Design and construction
- Architecture firm: Rick Mather Architects

= Sloane Robinson Building =

Building with a studio theatre in Oxford, England

The Sloane Robinson Building is a building in the Newman Quad at Keble College, one of the University of Oxford colleges. The building is in brick, reflecting the adjacent Victorian Grade I listed buildings by William Butterfield.

The building was designed by Rick Mather Architects during 1996–2002. Theatreplan designed O'Reilly Theatre within the building, in collaboration with Rick Mather Architects, at a cost of £1.2 million. The building also includes various meeting rooms. The building is thermally connected to the ground through water circulating via the pilings in the foundations, thus reducing the building's cooling and heating needs. The six-storey building includes extensive structural glass work, with an entrance canopy that uses cantilever glass beams supported on bearings in the external wall.

The overall building project won the following awards:

- 2003
- Brick Awards Building of the Year
- Brick Awards Best Public Building
- Oxford Preservation Trust Environmental Award
- 2004
- RIBA Award
- 2005
- Civic Trust Award – Commendation

The building is named after the hedge fund Sloane Robinson, established by Hugh Sloane and George Robinson, both alumni of the University of Oxford. Robinson was a student at Keble College itself.

==O'Reilly Theatre==
The O'Reilly Theatre is a flexible studio theatre located within the Sloane Robinson Building at Keble College. The theatre was completed in 2002.
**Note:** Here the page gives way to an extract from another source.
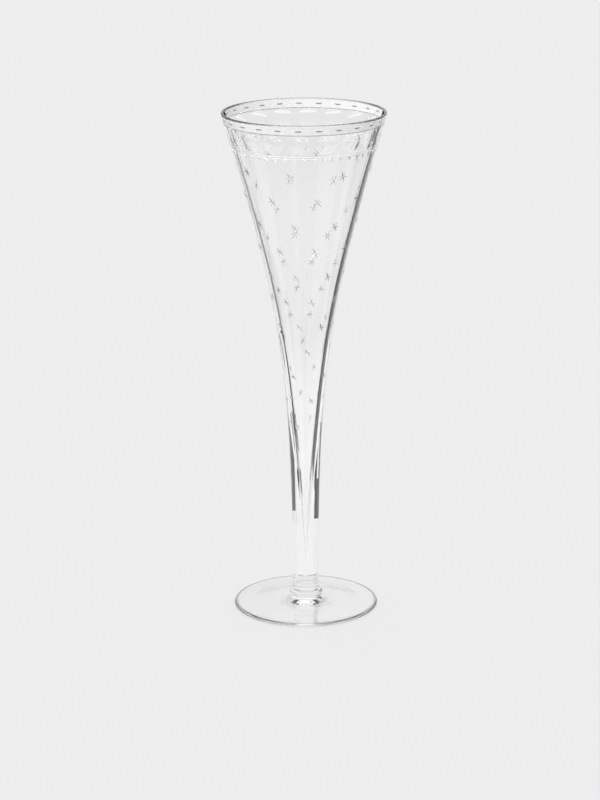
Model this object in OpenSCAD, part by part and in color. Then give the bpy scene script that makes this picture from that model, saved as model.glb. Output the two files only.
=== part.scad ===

The seating capacity of the space ranges from 128 to 250, depending on the setup chosen. The standard configuration is end-on, but alternatives include traverse and in-the-round. The theatre is named after Sir Tony O'Reilly, the billionaire Irish businessman and former international rugby union player, who contributed most of the funds.

===Performances===
The Theatre is managed by the Martin Esslin Society, who are responsible for choosing the productions staged in the theatre each term. Talks are also given by well-known actors.

- 2018
- Twelfth Night (January 17 – January 20)
- The 39 Steps (January 31 – February 3)
- Oxford Alternotives (March 7)

- 2020
- The Entertainer (February 6 – February 10)

- Other
Further performances have also taken place. Performances are often reviewed in the Oxford Mail newspaper.